Hot Humid and Steep
(continued)


The last stop on our holiday was Portofino, a
really wealthy enclave on the Italian Rivera. At each stop on our holiday, the hotel prices increased, while the quality of the view and the size of the room decreased. The trend accelerated in Portofino. The balcony view was neither Lake nor Sea; it was brick wall – about six inches from the edge of the balcony. Because of the lack of space, the telephone had been placed on the headboard of the bed; it could only be accessed by someone on the bed. It was impossible to fully open the closet door because the gap between the door and the bed was less than 9 inches.

Luckily, the city beckoned. Nazy asked the desk clerk for dining suggestions.

“I’d like to try the local specialities,” Nazy began.

“That would be pasta and fish,” the clerk replied.

“Should we make reservations?”

“That won’t be necessary, there are many restaurants. You should just walk through the town and pick the one you like. We you return,
I will happily make the reservations.

The city is really pretty (see below). It is filled with the kind of shops that Nazy enjoys (e.g. Gucci, Hermes, Missoni). There was also a huge collection of artsy boutiques. Nazy liked the
Murano glass collection. Befriending the locals, she found ‘the best’ restaurant.

We strolled back to the hotel to make reservations and change for dinner.

“The restaurant is booked,” the clerk said.

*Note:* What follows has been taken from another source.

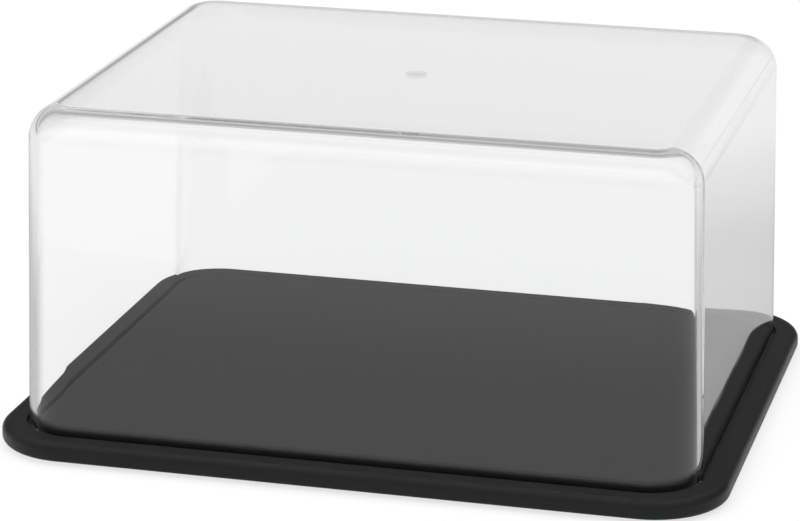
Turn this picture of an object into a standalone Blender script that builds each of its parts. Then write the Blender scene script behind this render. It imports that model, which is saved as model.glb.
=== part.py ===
# Cheese storage box: a dark moulded board that stands on four soft feet, and a clear
# rectangular cover that sits in a groove round the board's raised middle.
# Metres, +Z up. X runs along the long side, -Y is the front.
# The origin is at the middle of the footprint, on the surface that the box stands on.

import math

import bmesh
import bpy
from mathutils import Matrix

# Board
BOARD_LENGTH = 0.2535
BOARD_WIDTH = 0.210
BOARD_CORNER_RADIUS = 0.027
BOARD_THICKNESS = 0.0069
RIM_TOP_RADIUS = 0.0029
RIM_BOTTOM_RADIUS = 0.0024

# Raised middle, and the groove round it that takes the cover's rim
PLATEAU_HEIGHT = 0.0012
PLATEAU_EDGE_RADIUS = 0.0010
GROOVE_DEPTH = 0.0018
GROOVE_OUTER_CLEARANCE = 0.0009
GROOVE_INNER_CLEARANCE = 0.0014

# Underside
RECESS_DEPTH = 0.0020
RECESS_MARGIN = 0.0080
FOOT_POCKET_DEPTH = 0.0010
FOOT_CORNER_INSET = 0.0310

# Cover
COVER_MARGIN = 0.00915
COVER_HEIGHT = 0.112
COVER_CORNER_RADIUS = 0.019
COVER_TOP_EDGE_RADIUS = 0.0114
COVER_WALL = 0.0023
COVER_ROOF = 0.0028
COVER_OUTER_DRAFT = math.radians(1.45)
COVER_INNER_DRAFT = math.radians(1.70)
GATE_MARK_DIAMETER = 0.0080
GATE_MARK_DEPTH = 0.0004

# Feet
FOOT_DIAMETER = 0.0140
FOOT_STAND_OFF = 0.0010
FOOT_EDGE_RADIUS = 0.0008

# Fits
SEAT_GAP = 0.0003
POCKET_CLEARANCE = 0.0003
CUT_OVERRUN = 0.0040

# Fillets take at most this share of the wall that they round off
FILLET_LIMIT = 0.48
EDGE_LIMIT = 0.90

# Finishes: linear colour and roughness
BLACK_PLASTIC = ((0.022, 0.022, 0.023), 0.35)
CLEAR_PLASTIC = ((1.0, 1.0, 1.0), 0.0)
CLEAR_PLASTIC_IOR = 1.57
GREY_RUBBER = ((0.05, 0.05, 0.052), 0.75)

# Smoothness
CORNER_STEPS = 12
TOP_EDGE_STEPS = 6
RIM_STEPS = 4
FILLET_STEPS = 3
ROUND_STEPS = 40
CIRCULAR_PROFILE = 0.5
SMOOTH_ANGLE = math.radians(30.0)
MERGE = 0.00001

# Heights above the surface that the box stands on
UNDERSIDE_Z = FOOT_STAND_OFF
FLANGE_Z = UNDERSIDE_Z + BOARD_THICKNESS
PLATEAU_Z = FLANGE_Z + PLATEAU_HEIGHT
GROOVE_Z = FLANGE_Z - GROOVE_DEPTH
RECESS_Z = UNDERSIDE_Z + RECESS_DEPTH
POCKET_Z = RECESS_Z + FOOT_POCKET_DEPTH
WEB_Z = (RECESS_Z + GROOVE_Z) / 2
COVER_RIM_Z = GROOVE_Z + SEAT_GAP
COVER_TOP_Z = FLANGE_Z + COVER_HEIGHT
COVER_ROOF_Z = COVER_TOP_Z - COVER_ROOF

# Plan sizes that follow from the board and the cover
COVER_LENGTH = BOARD_LENGTH - 2 * COVER_MARGIN
COVER_WIDTH = BOARD_WIDTH - 2 * COVER_MARGIN
PLATEAU_MARGIN = COVER_WALL + GROOVE_INNER_CLEARANCE


def clear_scene():
    for thing in list(bpy.data.objects):
        bpy.data.objects.remove(thing, do_unlink=True)


def make_collection(name):
    collection = bpy.data.collections.new(name)
    bpy.context.scene.collection.children.link(collection)
    return collection


def make_material(name, finish):
    color, roughness = finish
    material = bpy.data.materials.new(name)
    material.use_nodes = True
    shader = material.node_tree.nodes["Principled BSDF"]
    shader.inputs["Base Color"].default_value = (*color, 1.0)
    shader.inputs["Roughness"].default_value = roughness
    shader.inputs["Metallic"].default_value = 0.0
    return material


def make_clear(material, ior):
    shader = material.node_tree.nodes["Principled BSDF"]
    shader.inputs["Transmission Weight"].default_value = 1.0
    shader.inputs["IOR"].default_value = ior


def make_object(name, bm, collection, material=None):
    bmesh.ops.recalc_face_normals(bm, faces=bm.faces)
    mesh = bpy.data.meshes.new(name)
    bm.to_mesh(mesh)
    bm.free()
    if material:
        mesh.materials.append(material)
    thing = bpy.data.objects.new(name, mesh)
    collection.objects.link(thing)
    return thing


def smooth(thing):
    thing.data.shade_smooth()
    thing.data.set_sharp_from_angle(angle=SMOOTH_ANGLE)


def level_edges(bm, z):
    """Edges of the mesh that lie at height z."""
    return [e for e in bm.edges if all(abs(v.co.z - z) < MERGE for v in e.verts)]


def round_edges(bm, edges, radius, steps):
    bmesh.ops.bevel(bm, geom=edges, offset=radius, offset_type="OFFSET", segments=steps,
                    profile=CIRCULAR_PROFILE, affect="EDGES", clamp_overlap=False)


def rounded_block(length, width, radius, low, high):
    """A block with rounded upright corners, from height low to height high."""
    bm = bmesh.new()
    bmesh.ops.create_cube(bm, size=1.0)
    size = Matrix.Diagonal((length, width, high - low, 1.0))
    lift = Matrix.Translation((0.0, 0.0, (low + high) / 2))
    bmesh.ops.transform(bm, matrix=lift @ size, verts=bm.verts)
    upright = [e for e in bm.edges if abs(e.verts[0].co.z - e.verts[1].co.z) > (high - low) / 2]
    round_edges(bm, upright, radius, CORNER_STEPS)
    return bm


def raise_with_draft(bm, base, height, draft):
    """Raise the flat top of a block, drawing its outline in evenly on every side."""
    top = [f for f in bm.faces if all(abs(v.co.z - base) < MERGE for v in f.verts)]
    bmesh.ops.inset_region(bm, faces=top, use_boundary=True, use_even_offset=True,
                           thickness=height * math.tan(draft), depth=height)


def cylinder(radius, low, high, x=0.0, y=0.0):
    bm = bmesh.new()
    bmesh.ops.create_cone(bm, cap_ends=True, segments=ROUND_STEPS, radius1=radius,
                          radius2=radius, depth=high - low)
    bmesh.ops.translate(bm, vec=(x, y, (low + high) / 2), verts=bm.verts)
    return bm


def make_cutter(name, bm, collection):
    cutter = make_object(name, bm, collection)
    cutter.hide_render = True
    cutter.display_type = "WIRE"
    return cutter


def combine(target, tool, operation):
    modifier = target.modifiers.new(tool.name, "BOOLEAN")
    modifier.operation = operation
    modifier.solver = "EXACT"
    modifier.object = tool


def foot_places():
    x = BOARD_LENGTH / 2 - FOOT_CORNER_INSET
    y = BOARD_WIDTH / 2 - FOOT_CORNER_INSET
    return {"front_left": (-x, -y), "front_right": (x, -y),
            "back_left": (-x, y), "back_right": (x, y)}


def make_board(parts, cutters, material):
    bm = rounded_block(BOARD_LENGTH, BOARD_WIDTH, BOARD_CORNER_RADIUS, UNDERSIDE_Z, FLANGE_Z)
    limit = BOARD_THICKNESS * FILLET_LIMIT
    round_edges(bm, level_edges(bm, FLANGE_Z), min(RIM_TOP_RADIUS, limit), RIM_STEPS)
    round_edges(bm, level_edges(bm, UNDERSIDE_Z), min(RIM_BOTTOM_RADIUS, limit), FILLET_STEPS)
    board = make_object("board", bm, parts, material)

    # The pocket runs from the groove's outer side right across; the raised middle then fills it
    pocket = rounded_block(COVER_LENGTH + 2 * GROOVE_OUTER_CLEARANCE,
                           COVER_WIDTH + 2 * GROOVE_OUTER_CLEARANCE,
                           COVER_CORNER_RADIUS + GROOVE_OUTER_CLEARANCE,
                           GROOVE_Z, FLANGE_Z + CUT_OVERRUN)
    combine(board, make_cutter("groove_pocket", pocket, cutters), "DIFFERENCE")

    middle = rounded_block(COVER_LENGTH - 2 * PLATEAU_MARGIN, COVER_WIDTH - 2 * PLATEAU_MARGIN,
                           COVER_CORNER_RADIUS - PLATEAU_MARGIN, WEB_Z, PLATEAU_Z)
    edge = min(PLATEAU_EDGE_RADIUS, (PLATEAU_Z - GROOVE_Z) * EDGE_LIMIT)
    round_edges(middle, level_edges(middle, PLATEAU_Z), edge, FILLET_STEPS)
    combine(board, make_cutter("raised_middle", middle, cutters), "UNION")

    recess = rounded_block(BOARD_LENGTH - 2 * RECESS_MARGIN, BOARD_WIDTH - 2 * RECESS_MARGIN,
                           BOARD_CORNER_RADIUS - RECESS_MARGIN,
                           UNDERSIDE_Z - CUT_OVERRUN, RECESS_Z)
    combine(board, make_cutter("underside_recess", recess, cutters), "DIFFERENCE")

    radius = FOOT_DIAMETER / 2 + POCKET_CLEARANCE
    for corner, (x, y) in foot_places().items():
        hole = cylinder(radius, UNDERSIDE_Z, POCKET_Z, x, y)
        combine(board, make_cutter("foot_pocket_" + corner, hole, cutters), "DIFFERENCE")
    smooth(board)


def cover_form(length, width, radius, rim, top, draft, edge_radius):
    """The cover's outer or inner form: an upright band up to the flange, then drafted walls."""
    bm = rounded_block(length, width, radius, rim, FLANGE_Z)
    rise = top - FLANGE_Z
    raise_with_draft(bm, FLANGE_Z, rise, draft)
    top_corner_radius = radius - rise * math.tan(draft)
    edge = min(edge_radius, top_corner_radius * EDGE_LIMIT)
    round_edges(bm, level_edges(bm, top), edge, TOP_EDGE_STEPS)
    return bm


def make_cover(parts, cutters, material):
    outer = cover_form(COVER_LENGTH, COVER_WIDTH, COVER_CORNER_RADIUS,
                       COVER_RIM_Z, COVER_TOP_Z, COVER_OUTER_DRAFT, COVER_TOP_EDGE_RADIUS)
    cover = make_object("cover", outer, parts, material)

    inner = cover_form(COVER_LENGTH - 2 * COVER_WALL, COVER_WIDTH - 2 * COVER_WALL,
                       COVER_CORNER_RADIUS - COVER_WALL, COVER_RIM_Z - CUT_OVERRUN,
                       COVER_ROOF_Z, COVER_INNER_DRAFT, COVER_TOP_EDGE_RADIUS - COVER_ROOF)
    combine(cover, make_cutter("cover_inside", inner, cutters), "DIFFERENCE")

    mark = cylinder(GATE_MARK_DIAMETER / 2,
                    COVER_ROOF_Z - CUT_OVERRUN, COVER_ROOF_Z + GATE_MARK_DEPTH)
    combine(cover, make_cutter("gate_mark", mark, cutters), "DIFFERENCE")
    smooth(cover)


def make_foot_mesh(material):
    """A soft round foot, turned from its profile, with its underside at height 0."""
    radius = FOOT_DIAMETER / 2
    height = POCKET_Z - SEAT_GAP
    edge = min(FOOT_EDGE_RADIUS, FOOT_STAND_OFF * EDGE_LIMIT)
    angles = [math.pi / 2 * step / FILLET_STEPS for step in range(FILLET_STEPS + 1)]
    arc = [(radius - edge * (1 - math.cos(a)), edge * (1 - math.sin(a))) for a in angles]
    profile = [(0.0, height), (radius, height)] + arc + [(0.0, 0.0)]
    bm = bmesh.new()
    verts = [bm.verts.new((x, 0.0, z)) for x, z in profile]
    for a, b in zip(verts, verts[1:]):
        bm.edges.new((a, b))
    mesh = bpy.data.meshes.new("foot")
    bm.to_mesh(mesh)
    bm.free()
    mesh.materials.append(material)
    return mesh


def make_feet(parts, material):
    mesh = make_foot_mesh(material)
    for corner, (x, y) in foot_places().items():
        foot = bpy.data.objects.new("foot_" + corner, mesh)
        foot.location = (x, y, 0.0)
        parts.objects.link(foot)
        turn = foot.modifiers.new("turn", "SCREW")
        turn.steps = ROUND_STEPS
        turn.render_steps = ROUND_STEPS
        turn.use_merge_vertices = True
        turn.merge_threshold = MERGE
        turn.use_smooth_shade = False


def main():
    clear_scene()
    parts = make_collection("cheese_storage_box")
    cutters = make_collection("cutters")
    board_plastic = make_material("board_plastic", BLACK_PLASTIC)
    clear_plastic = make_material("clear_plastic", CLEAR_PLASTIC)
    make_clear(clear_plastic, CLEAR_PLASTIC_IOR)
    foot_rubber = make_material("foot_rubber", GREY_RUBBER)
    make_board(parts, cutters, board_plastic)
    make_cover(parts, cutters, clear_plastic)
    make_feet(parts, foot_rubber)


main()
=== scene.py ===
import math

import bpy
from mathutils import Matrix, Vector


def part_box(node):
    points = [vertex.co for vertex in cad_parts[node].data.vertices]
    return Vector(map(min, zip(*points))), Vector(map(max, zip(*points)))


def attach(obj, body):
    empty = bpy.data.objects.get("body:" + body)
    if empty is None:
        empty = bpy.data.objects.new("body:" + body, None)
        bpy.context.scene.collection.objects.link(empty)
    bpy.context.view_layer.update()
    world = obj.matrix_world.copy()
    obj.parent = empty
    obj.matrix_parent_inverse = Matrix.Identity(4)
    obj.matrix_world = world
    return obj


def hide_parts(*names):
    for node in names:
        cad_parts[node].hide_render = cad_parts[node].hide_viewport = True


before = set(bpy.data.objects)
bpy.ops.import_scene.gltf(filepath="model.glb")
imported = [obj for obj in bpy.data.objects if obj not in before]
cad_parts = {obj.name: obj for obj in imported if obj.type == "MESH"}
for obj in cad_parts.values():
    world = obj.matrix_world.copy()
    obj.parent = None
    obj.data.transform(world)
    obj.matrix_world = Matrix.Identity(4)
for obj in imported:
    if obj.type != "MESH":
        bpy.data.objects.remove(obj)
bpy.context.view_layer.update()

# Cheese storage box: a clear moulded cover on a black moulded board with four soft feet.
# Metres, +Z up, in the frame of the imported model. The front is towards -Y.

scene = bpy.context.scene
mm = 0.001
print("frame loaded:", ", ".join(sorted(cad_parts)))


def grey(level):
    return (level, level, level, 1.0)


# Wires and graphs: node trees written as Python expressions

class Wire:
    # One output socket. Arithmetic on it adds Math nodes to its tree.
    def __init__(self, graph, socket):
        self.graph = graph
        self.socket = socket

    def other(self, name):  # another output of the same node
        return Wire(self.graph, self.socket.node.outputs[name])

    def __add__(self, value):
        return self.graph.math("ADD", self, value)

    def __radd__(self, value):
        return self.graph.math("ADD", value, self)

    def __sub__(self, value):
        return self.graph.math("SUBTRACT", self, value)

    def __rsub__(self, value):
        return self.graph.math("SUBTRACT", value, self)

    def __mul__(self, value):
        return self.graph.math("MULTIPLY", self, value)

    def __rmul__(self, value):
        return self.graph.math("MULTIPLY", value, self)

    def __truediv__(self, value):
        return self.graph.math("DIVIDE", self, value)

    def __mod__(self, value):
        return self.graph.math("MODULO", self, value)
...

“Great!” Nazy replied. “Thank y…”

“Eh: I didn’t mean it’s booked for you,” the clerk interrupted. “It is fully booked, there is nothing available.”

“What about tomorrow?”

“Not available....”

Did she say that there wouldn’t be a problem?” I thought.

“…You shouldn’t have left it so late,” the clerk intoned.

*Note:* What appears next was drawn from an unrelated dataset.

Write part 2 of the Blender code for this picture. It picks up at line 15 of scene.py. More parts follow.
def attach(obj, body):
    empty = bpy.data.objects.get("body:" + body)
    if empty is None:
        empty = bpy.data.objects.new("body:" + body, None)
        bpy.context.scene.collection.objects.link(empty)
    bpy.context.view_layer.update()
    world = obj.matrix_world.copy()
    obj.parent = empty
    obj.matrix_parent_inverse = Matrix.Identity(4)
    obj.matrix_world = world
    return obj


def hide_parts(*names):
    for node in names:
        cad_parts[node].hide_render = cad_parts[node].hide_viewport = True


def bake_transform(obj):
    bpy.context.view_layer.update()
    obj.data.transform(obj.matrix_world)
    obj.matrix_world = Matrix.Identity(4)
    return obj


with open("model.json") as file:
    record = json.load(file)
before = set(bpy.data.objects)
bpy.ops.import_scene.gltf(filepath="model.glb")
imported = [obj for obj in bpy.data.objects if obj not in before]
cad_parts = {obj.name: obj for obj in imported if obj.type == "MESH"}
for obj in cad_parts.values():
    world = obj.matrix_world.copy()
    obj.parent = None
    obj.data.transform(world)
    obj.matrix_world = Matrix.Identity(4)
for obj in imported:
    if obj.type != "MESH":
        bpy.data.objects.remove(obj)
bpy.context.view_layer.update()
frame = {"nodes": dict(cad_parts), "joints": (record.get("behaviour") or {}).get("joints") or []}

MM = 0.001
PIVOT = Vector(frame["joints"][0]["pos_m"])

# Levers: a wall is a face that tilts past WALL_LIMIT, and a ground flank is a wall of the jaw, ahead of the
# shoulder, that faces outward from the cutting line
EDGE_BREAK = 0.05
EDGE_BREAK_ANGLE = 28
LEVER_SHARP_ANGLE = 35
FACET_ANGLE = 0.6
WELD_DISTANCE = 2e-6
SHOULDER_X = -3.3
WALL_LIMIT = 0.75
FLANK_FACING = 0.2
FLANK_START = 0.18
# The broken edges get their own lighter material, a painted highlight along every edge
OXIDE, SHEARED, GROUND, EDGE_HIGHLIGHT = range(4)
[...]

“How about Wednesday?” Nazy asked. “That’s our anniversary.”

“Don’t worry, we will do something special.”

Does ‘special’ mean making a dinner booking?” I thought.

Luckily, I was travelling with Nazy. After dressing for dinner, we walked back into town where she was able to talk us into a very nice restaurant. As we sat alongside the harbour, yachts began arriving to park..

Reader interrupt: “Park? Surely you know that yachts do
not ‘park’.”

Portfino from castle hill july 22 2009

park moor for the evening. These vessels were enormous – in some cases far larger than our entire hotel. [The boat in the background is not a cruise ship; it is, rather, a private yacht.] BTW: For dinner, Nazy sampled the ‘local speciality’ – fish.

The hotel clerk, attempting to flaunt her expertise in hope of landing a job on the HP helpdesk, suggested a boat excursion to the San Fruttuoso Abbey followed by..

“a boat to the very beautiful village of Camogli. Boats between San Fruttuoso and Camogli leave every 15 minutes.”

In fact, the
only thing in San Fruttuoso is the Abbey and the boats depart for Carmogli not quite every hour. The Abbey traces its history to 942. Nazy made a pertinent observation while we were waiting for the ferry to Carmogli.

“Every little dink town has a church.”

“Right. In fact, some of the larger houses have built-in chapels.”

“But..”

“I bet that there’s a chapel on each of those yachts.”

“But why, Dan? The towns don’t have hospitals or schools.”

“That’s because everyone needs salvation and only kids and sick people need schools and hospitals.”

“When is the ferry coming, Dan?”

Carmogli was really beautiful and we had our nicest lunch of the entire trip while we were there. (Nazy had the local cuisine – fish.) During the trip back, Nazy booked our anniversary dinner at the Hotel Splendido in Portofino. I tried to interfere:

“That’s not necessary, Nazy Joon. The clerk at our hotel already said that they would arrange something special for us.”

Fortuitously Nazy ignored me.

The Splendido has been the favourite hotel of Princess Grace, Elizabeth Taylor and others of that ilk. We ate outside with a wonderful view of the
Mediterranean and the st*rs. [Nazy had the local speciality – fish.]

Amazingly, Nazy didn’t purchase anything from the high fashion stores in Portofino. This unlikely situation caused worry..

“Are you feeling okay, my dear?” I asked.

“Well..”

“Would you like to stop at the designer outlet in Mendrisio on the way home?”

“What a great idea!”

The drive home, punctuated by a 3 hour stop in Mendrisio, was smooth. Claudia smoothly navigated us around the traffic. The sunny, warm, beautiful weather disappeared as soon as we crossed the Gotthard pass to enter the northern,
German-speaking part of Switzerland. It was cold, windy and raining in Zürich.